Una pasada que surfearas otra vez en la blanca, solitaria… invierno supongo. ¿Qué tal fue? Alguna vez he pensado en meterme en La Blanca de nuevo, pero cuando hay olas, al final acabo en Torremolinos o Marbella, playas amplias, bancos de arena… la blanca se me hace como un viejo cuarto de juegos. Sin embargo, sigue siendo mi referencia y cada vez que hay olas en la blanca, me pregunto cómo será volver a surfear allí, en la playa vacía, al menos vacía de tablas, como si siempre fueran aquellas 8 de la mañana, como si todo volviera a empezar. Quién sabe, quizá otra vez empiece. Quizá sea yo mismo, ahora que ya no tengo coche. Es divertido que precisamente perdiendo el coche vuelva a pensar en recuperar la blanca. Así es la vida. Todo va y todo viene y hay que aprovechar cada ola porque mañana no se sabe…
Me alegro de que sigamos surfeando (vaya herencia), quizá algún día incluso coincidamos en el agua, mientras tanto, un gran saludo.
Hola Javier!!! soy la madre de Carlitos,he leido tu relato, y quiero derte las gracia me has hecho llorar y también reir, y ante todo , te felicito, por lo bien que describe aquella etapa de vuestra vida, «y a la vez de la mia» lo dicho gracias mil.
Hola Ana,
Gracias.
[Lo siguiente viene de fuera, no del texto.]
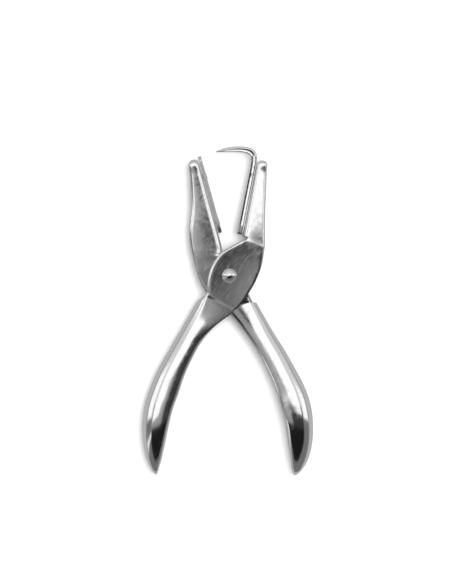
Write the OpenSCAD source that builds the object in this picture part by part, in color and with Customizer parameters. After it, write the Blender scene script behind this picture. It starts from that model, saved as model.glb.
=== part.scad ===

Me alegro muchísimo de que te guste. Recibir tu comentario me ha emocionado. Te había contestado con otro comentario, pero he decidido escribirte un e-mail, más largo y personal. Hasta entonces, un abrazo.
Hey! gran relato, enhorabuena.
Nosotros también surfeamos la Ola de la Arena Blanca, veníamos desde el Atabal, pasábamos el día y observando como se movía el viento y mirando con prismáticos al mar, también teníamos colegas cerca de la playa a los que llamábamos y nos contaban como estaba «la cosa», nada que ver con las webcam y las facilidades que hoy tenemos, recorríamos la costa en Vespino buscando olas con las tablas bajo el brazo…
Mi edad ahora es 41, también sigo surfeando, y todo lo que cuentas me pilló de lleno, me siento identificado, incluso la parte musical, por entonces montamos el grupo Fila India.
Encantado de leerte y saludos!
Uah, los Fila India. ¡Qué honor!… os ví un par de veces (una en Tíboli, supongo que cuando empezábais). Hoy todavía uso una imagen que tomé de una de vuestras canciones cuando me preguntan cómo es el verano en Málaga: el hecho de que no hace falta lleves toalla. Ahí la clavasteis. Me honra que la parte musical, basada quizá en una perecpeción bastante personal, te haya llegado. Gracias y sobre todo gracias por la música. ¡Saludos!
Me encanta Javi. Un abrazo
Gracias Cármen, me he acordado mucho de Dani y todos mientras lo escribía y de nuestras madres, que sois unos soles.